- _What you are asked to do_
Output exactly the lines that run from the line containing "const name = depthSide" through the line containing "cad_parts[node].hide_render = cad_parts[node].hide_viewport", with both ends included.

- _Extracted entries_
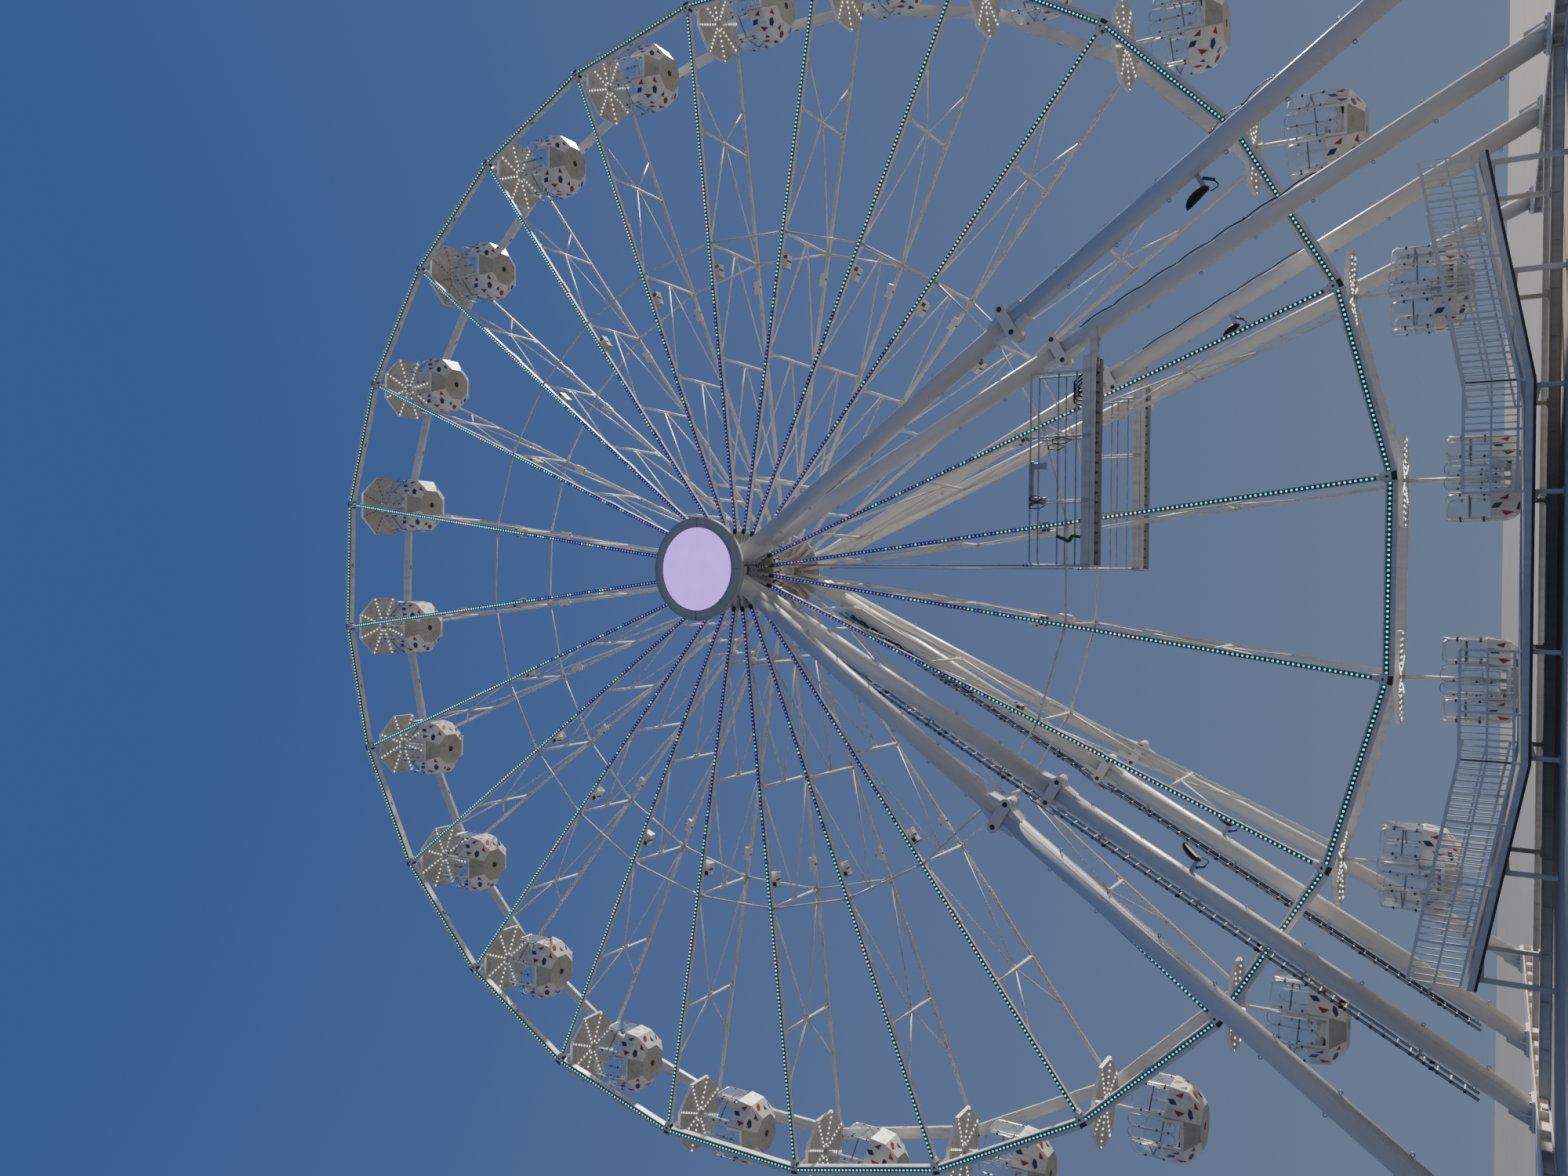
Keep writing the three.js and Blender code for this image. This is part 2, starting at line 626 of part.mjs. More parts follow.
function addWheel() {
  const wheel = new THREE.Group();
  wheel.position.set(0, 0, HUB_Z);
  wheel.rotation.y = WHEEL_TURN;
  ferrisWheel.add(wheel);
  addNode(wheel, "front_rim", rim(RIM.frontY, RIM.frontDepth), "steel");
  addNode(wheel, "rear_rim", rim(RIM.rearY, RIM.rearDepth), "steel");
  addNode(wheel, "hub_drum", hubDrum(), "steel");
  for (let i = 0; i < SPOKE_GROUPS; i++) {
    addNode(wheel, `spokes_${i + 1}`, spokeGroup(i), "steel");
  }
}

function addCabins() {
  const body = cabin();
  for (let i = 0; i < SPOKES; i++) {
    const mesh = addNode(ferrisWheel, `cabin_${String(i + 1).padStart(2, "0")}`, body, "cabin");
    const pivot = wheelPoint(PIVOT_R, WHEEL_TURN + i * STEP, 0);
    mesh.position.set(pivot.x, pivot.y, HUB_Z + pivot.z);
  }
}

function addStand() {
  addNode(ferrisWheel, "front_head", boredHead(-1), "steel");
  addNode(ferrisWheel, "rear_head", boredHead(1), "steel");
  for (const depthSide of [-1, 1]) {
    for (const xSide of [-1, 1]) {
      for (const place of ["outer", "inner"]) {
        addNode(ferrisWheel, legName(depthSide, xSide, place), leg(depthSide, xSide, place), "steel");
      }
    }
  }
  addNode(ferrisWheel, "ground_beam_left", groundBeam(-1), "steel");
  addNode(ferrisWheel, "ground_beam_right", groundBeam(1), "steel");
  addNode(ferrisWheel, "cross_beam_front", crossBeam(-1), "steel");
  addNode(ferrisWheel, "cross_beam_rear", crossBeam(1), "steel");
  addNode(ferrisWheel, "display", display(), "display");
}

function addAccess() {
  for (const depthSide of [-1, 1]) {
    const name = depthSide < 0 ? "front" : "rear";
    addNode(ferrisWheel, `walkway_${name}`, walkway(depthSide), "aluminium");
    addNode(ferrisWheel, `ladder_${name}`, ladder(depthSide), "aluminium");
    addNode(ferrisWheel, `rope_${name}_near`, hangingRope(depthSide, ROPE.nearY), "rope");
    addNode(ferrisWheel, `rope_${name}_far`, hangingRope(depthSide, ROPE.farY), "rope");
  }
  addNode(ferrisWheel, "boarding_deck", deck(), "aluminium");
}

addWheel();
addCabins();
addStand();
addAccess();

export default ferrisWheel;
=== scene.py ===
# Large ferris wheel in metres, +Z up, the front towards -Y, in the frame of the CAD model.
import math
import random
from itertools import product

import bmesh
import bpy
from mathutils import Matrix, Vector


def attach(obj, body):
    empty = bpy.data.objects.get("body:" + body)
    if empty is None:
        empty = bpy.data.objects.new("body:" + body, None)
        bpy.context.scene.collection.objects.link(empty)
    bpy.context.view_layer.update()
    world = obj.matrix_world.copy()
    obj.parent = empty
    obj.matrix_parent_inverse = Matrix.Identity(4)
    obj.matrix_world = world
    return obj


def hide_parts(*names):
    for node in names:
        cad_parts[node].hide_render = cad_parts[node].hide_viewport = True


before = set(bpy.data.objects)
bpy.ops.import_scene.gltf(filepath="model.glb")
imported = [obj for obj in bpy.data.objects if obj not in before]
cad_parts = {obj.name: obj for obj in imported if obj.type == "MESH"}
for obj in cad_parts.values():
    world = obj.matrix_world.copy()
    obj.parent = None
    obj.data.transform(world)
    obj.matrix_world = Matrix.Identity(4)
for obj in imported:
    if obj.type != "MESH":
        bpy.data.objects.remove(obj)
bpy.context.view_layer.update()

# Wheel: hub height, spokes, turn, and the polygon that its corners make.
HUB_Z = 20.4
SPOKES = 24
STEP = 2 * math.pi / SPOKES
WHEEL_TURN = math.radians(7.83)
FLAT = math.cos(STEP / 2)
RIM_LOW = 17.34
RIM_HIGH = {"front": 17.59, "rear": 17.66}
RIM_FRONT = (-1.52, -1.32)
RIM_REAR = (1.28, 1.40)
LED_ROW_R = 17.43
LED_PITCH = 0.112
LENS_R = (0.027, 0.023)

# Spoke truss: chords, rungs and braces, with radii along the spoke.
CHORD_FRONT = (-1.465, -1.325)
CHORD_REAR = (1.295, 1.385)
CHORD_HALF = {"front": 0.062, "rear": 0.045}
CHORD_START = 1.16
CHORD_END = 17.26
CHORD_SPLICES = (5.3, 11.6)
RUNG_RADII = (2.82, 6.46, 10.0, 13.59)
BRACE_END_R = 15.09
RING_R = 10.0
SPOKE_GROUPS = 8
STRIP_START = 1.22
STRIP_Y = CHORD_FRONT[0] - 0.022
FLOODLIGHT_R = 9.2
BRACE_R = 0.026

# Hub: drum between the flanges, shaft, and round plates on the flanges.
FLANGE_R = 1.15
DRUM = (-1.36, 1.30)
DRUM_R = 0.45
SHAFT_HALF = 2.56
SHAFT_R = 0.188
BOSS_R = 0.62

# Cabins: heights from the pivot, and half widths across the flats.
PIVOT_R = 17.45
CANOPY_FLAT = 1.065
CANOPY_LOW = -0.205
CANOPY_HIGH = -0.105
TUB_TOP = -1.9
TUB_CREASE = -2.35
TUB_BOTTOM = -2.69
TUB_FLOOR = -2.60
TUB_FLATS = {"bottom": 0.53, "crease": 0.9, "top": 0.965}
TUB_WALL = 0.035
RAIL_FLAT = TUB_FLATS["top"] - 0.03
MIDDLE_R = 0.0001
AXLE = (-1.315, 1.275)
AXLE_R = 0.055
UNLIT_CABINS = (1, 3)
GLASS_TOP = -1.05
MID_RAIL = -1.5
DOOR_HALF = 0.31
DOOR_SILL = -2.30
HOOP_CORNER = 0.13
LEAF_CORNER = 0.12
DOOR_FACETS = (0, 4)
CLOSED_FACETS = (1, 2, 3, 5, 6, 7)

# Cabin octagon: reach of a corner and half width of a side, for half a width across the flats of one.
TO_CORNER = 1 / math.cos(math.pi / 8)
TO_SIDE = math.tan(math.pi / 8)

# Stand: bearing heads, feet of the legs, joints.
HEAD_Y = 2.2
HEAD = (0.9, 0.8, 1.0)
HEAD_BORE_R = 0.215
FOOT_X = 11.20
FOOT_Y = {"outer": 9.7, "inner": 2.3}
LEG_R = {"outer": 0.22, "inner": 0.235}
STUB_LENGTH = 1.85
JOINT_SHARE = 0.4885
JOINT_PIN = 0.30
JOINT_END_R = 0.13
EYELET_R = 0.034
EYELET_PITCH = 1.35
BEAM_HEIGHT = 0.25
BEAM_HALF_LENGTH = 9.95
BEAM_WIDTH = 0.7
FOOT_PLATE = 0.06
CROSS_BEAM_Y = 2.3

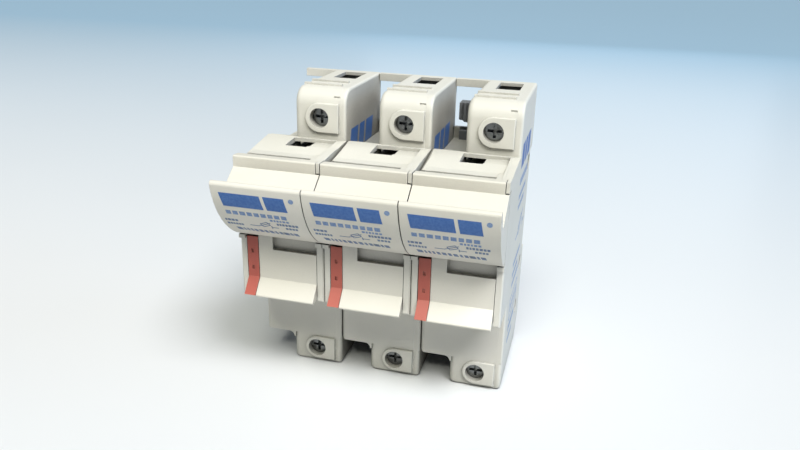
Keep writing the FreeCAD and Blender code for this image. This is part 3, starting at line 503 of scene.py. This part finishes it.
def floor():
    """A plain pale floor that turns light blue with distance; it throws back less than it shows."""
    z = FLOOR_Z * MM
    mesh = bpy.data.meshes.new("floor")
    corners = [(-FLOOR_HALF, -FLOOR_HALF, z), (FLOOR_HALF, -FLOOR_HALF, z),
               (FLOOR_HALF, FLOOR_HALF, z), (-FLOOR_HALF, FLOOR_HALF, z)]
    mesh.from_pydata(corners, [], [(0, 1, 2, 3)])
    obj = bpy.data.objects.new("floor", mesh)
    bpy.context.scene.collection.objects.link(obj)
    material, nodes, links, shader, where = new_material("floor")
    tone = ramp(nodes, links, noise(nodes, links, where, 3.0, 2.0), 0.3, 0.7)
    near = mix(nodes, links, tone, (0.80, 0.81, 0.82), (0.83, 0.84, 0.85))
    split = nodes.new("ShaderNodeSeparateXYZ")
    links.new(where, split.inputs["Vector"])
    far = ramp(nodes, links, split.outputs["Y"], 0.0, 0.9)
    seen = nodes.new("ShaderNodeLightPath").outputs["Is Camera Ray"]
    tint = mix(nodes, links, far, near, FAR_BLUE)
    links.new(mix(nodes, links, seen, (0.52, 0.53, 0.54), tint), shader.inputs["Base Color"])
    shader.inputs["Roughness"].default_value = 0.35
    mesh.materials.append(material)


def lamp(name, place, size, power, colour):
    """A square area light that looks at the part's origin."""
    data = bpy.data.lights.new(name, "AREA")
    data.shape = "SQUARE"
    data.size = size
    data.energy = power
    data.color = colour
    obj = bpy.data.objects.new(name, data)
    bpy.context.scene.collection.objects.link(obj)
    obj.location = place
    obj.rotation_euler = (-Vector(place)).to_track_quat("-Z", "Y").to_euler()


def sun(name, toward, strength, colour):
    """A distant soft light from the direction of toward, even over the whole floor."""
    data = bpy.data.lights.new(name, "SUN")
    data.energy = strength
    data.angle = math.radians(SOFT_ANGLE)
    data.color = colour
    obj = bpy.data.objects.new(name, data)
    bpy.context.scene.collection.objects.link(obj)
    obj.rotation_euler = Vector(toward).to_track_quat("Z", "Y").to_euler()


def surroundings():
    """A faint blue light from all round; the camera sees a pale blue distance instead."""
    world = bpy.data.worlds.new("studio")
    world.use_nodes = True
    nodes, links = world.node_tree.nodes, world.node_tree.links
    fill = nodes["Background"]
    fill.inputs["Color"].default_value = (0.62, 0.80, 1.0, 1.0)
    fill.inputs["Strength"].default_value = 0.05
    distance = nodes.new("ShaderNodeBackground")
    distance.inputs["Color"].default_value = (0.40, 0.58, 0.74, 1.0)
    choice = nodes.new("ShaderNodeMixShader")
    links.new(nodes.new("ShaderNodeLightPath").outputs["Is Camera Ray"], choice.inputs[0])
    links.new(fill.outputs["Background"], choice.inputs[1])
    links.new(distance.outputs["Background"], choice.inputs[2])
    links.new(choice.outputs["Shader"], nodes["World Output"].inputs["Surface"])
    bpy.context.scene.world = world


SENSOR_WIDTH = 36.0
LENS = 32.994             # millimetres on that sensor
CAMERA_PLACE = (58.31, -237.10, 79.00)
AZIMUTH, ELEVATION, ROLL = (math.radians(angle) for angle in (14.705, 20.823, 1.490))


def camera():
    """The camera in front, to the right and above, rolled a little."""
    data = bpy.data.cameras.new("camera")
    data.sensor_width = SENSOR_WIDTH
    data.lens = LENS
    data.clip_start = 0.01
    obj = bpy.data.objects.new("camera", data)
    bpy.context.scene.collection.objects.link(obj)
    back = Vector((math.sin(AZIMUTH) * math.cos(ELEVATION),
                   -math.cos(AZIMUTH) * math.cos(ELEVATION), math.sin(ELEVATION)))
    level_right = (-back).cross(Vector((0, 0, 1))).normalized()
    level_up = level_right.cross(-back)
    right = math.cos(ROLL) * level_right + math.sin(ROLL) * level_up
    up = math.cos(ROLL) * level_up - math.sin(ROLL) * level_right
    turn = Matrix((right, up, back)).transposed().to_4x4()
    obj.matrix_world = Matrix.Translation(Vector(CAMERA_PLACE) * MM) @ turn
    bpy.context.scene.camera = obj


floor()
sun("key", (0.27, -0.24, 0.50), 2.50, (0.98, 0.98, 1.0))
sun("top", (0.02, -0.36, 0.50), 1.75, (1.0, 1.0, 0.88))
lamp("side", (0.80, 0.10, 0.22), 0.5, 1.7, (0.30, 0.60, 1.0))
lamp("left", (-0.70, 0.05, 0.35), 0.5, 0.4, (0.85, 0.93, 1.0))
lamp("back", (0.0, 0.80, 0.30), 0.6, 0.6, (0.85, 0.93, 1.0))
surroundings()
bpy.context.scene.view_settings.view_transform = "Standard"
camera()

- _Exercise response_
    const name = depthSide < 0 ? "front" : "rear";
    addNode(ferrisWheel, `walkway_${name}`, walkway(depthSide), "aluminium");
    addNode(ferrisWheel, `ladder_${name}`, ladder(depthSide), "aluminium");
    addNode(ferrisWheel, `rope_${name}_near`, hangingRope(depthSide, ROPE.nearY), "rope");
    addNode(ferrisWheel, `rope_${name}_far`, hangingRope(depthSide, ROPE.farY), "rope");
  }
  addNode(ferrisWheel, "boarding_deck", deck(), "aluminium");
}

addWheel();
addCabins();
addStand();
addAccess();

export default ferrisWheel;
=== scene.py ===
# Large ferris wheel in metres, +Z up, the front towards -Y, in the frame of the CAD model.
import math
import random
from itertools import product

import bmesh
import bpy
from mathutils import Matrix, Vector


def attach(obj, body):
    empty = bpy.data.objects.get("body:" + body)
    if empty is None:
        empty = bpy.data.objects.new("body:" + body, None)
        bpy.context.scene.collection.objects.link(empty)
    bpy.context.view_layer.update()
    world = obj.matrix_world.copy()
    obj.parent = empty
    obj.matrix_parent_inverse = Matrix.Identity(4)
    obj.matrix_world = world
    return obj


def hide_parts(*names):
    for node in names:
        cad_parts[node].hide_render = cad_parts[node].hide_viewport = True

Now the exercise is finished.